A San Vittore e a Fossoli, dal 10 dicembre 1943, Poldo, come lo chiamavano tutti, era il simbolo vivente del coraggio, dell’ardimento, della risolutezza. Per la sua fede aveva accettato senza esitazione il rischio, aveva offerto senza esitazione la vita. Egli aveva costretto i manigoldi di Hitler e i venduti di Mussolini a scendere a patti con lui. Egli avrebbe lottato sempre, in città, in montagna, in carcere, a Milano, a Fossoli, ovunque. Pose lui stesso ai suoi nemici il dilemma: o subire la sua lotta o ucciderlo. […]

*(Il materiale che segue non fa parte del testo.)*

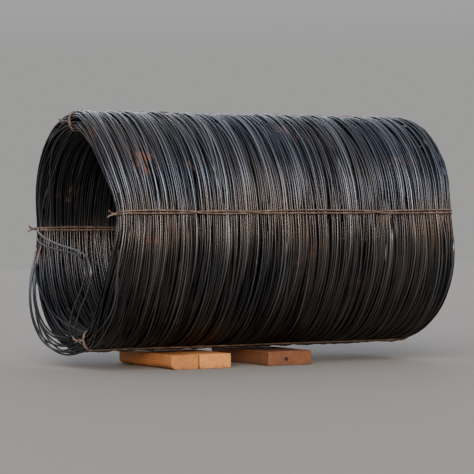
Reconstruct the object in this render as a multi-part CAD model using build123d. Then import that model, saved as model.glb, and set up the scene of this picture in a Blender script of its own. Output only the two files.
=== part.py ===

Già il nostro animo era profondamente addolorato dalla recente partenza dei compagni. L’improvvisa tragedia ci ha percossi come un segnale di strage. I commenti sono rapidi, brevi, sommessi. I più si impossessano di due notizie vi costruiscono sopra le loro congetture: una lettera recentissima giunta da Verona al comandante di Fossoli ordinava di trattenere Gasparotto al campo; due donne sono state chiamate anch’esse al Comando dopo di lui e non sono tornate alla loro baracca fronteggiante la strada. Io non so con esattezza come questi particolari si ricollegano all’uccisione di Poldo, ma è indubbio che un legame esiste. Una serie di fatti è certa. Gasparotto era in collegamento con l’esterno per mezzo di due persone alle quali egli, nelle ultime settimane, trasmetteva comunicazioni frequenti. Dell’arrivo di tali persone in prossimità del campo, egli riceveva di solito notizia per mezzo di una donna dal nome straniero e che risulta essere una delle due scomparse. Verso mezzogiorno del 22 egli attendeva, con lo stesso mezzo, notizie sull’esito di un tentativo di liberazione del convoglio partito il 21. Le due persone con le quali era in collegamento erano da lui ritenute appartenenti al Partito d’Azione e, a suo dire, fidatissime. Gli risultava che erano collegate con partigiani che agivano oltre Verona dove appunto avrebbe dovuto essere tentata la liberazione. È possibile che il filo della trama sia caduto nelle mani della Ghestapo. Indice ad ammettere questa possibilità l’ordine di trattenere Gasparotto a Fossoli mentre quasi tutti i suoi diretti compagni di lotta venivano inclusi nella lista dei deportati, e la sosta di molte ore nella stazione di Carpi del treno che li trasportava.”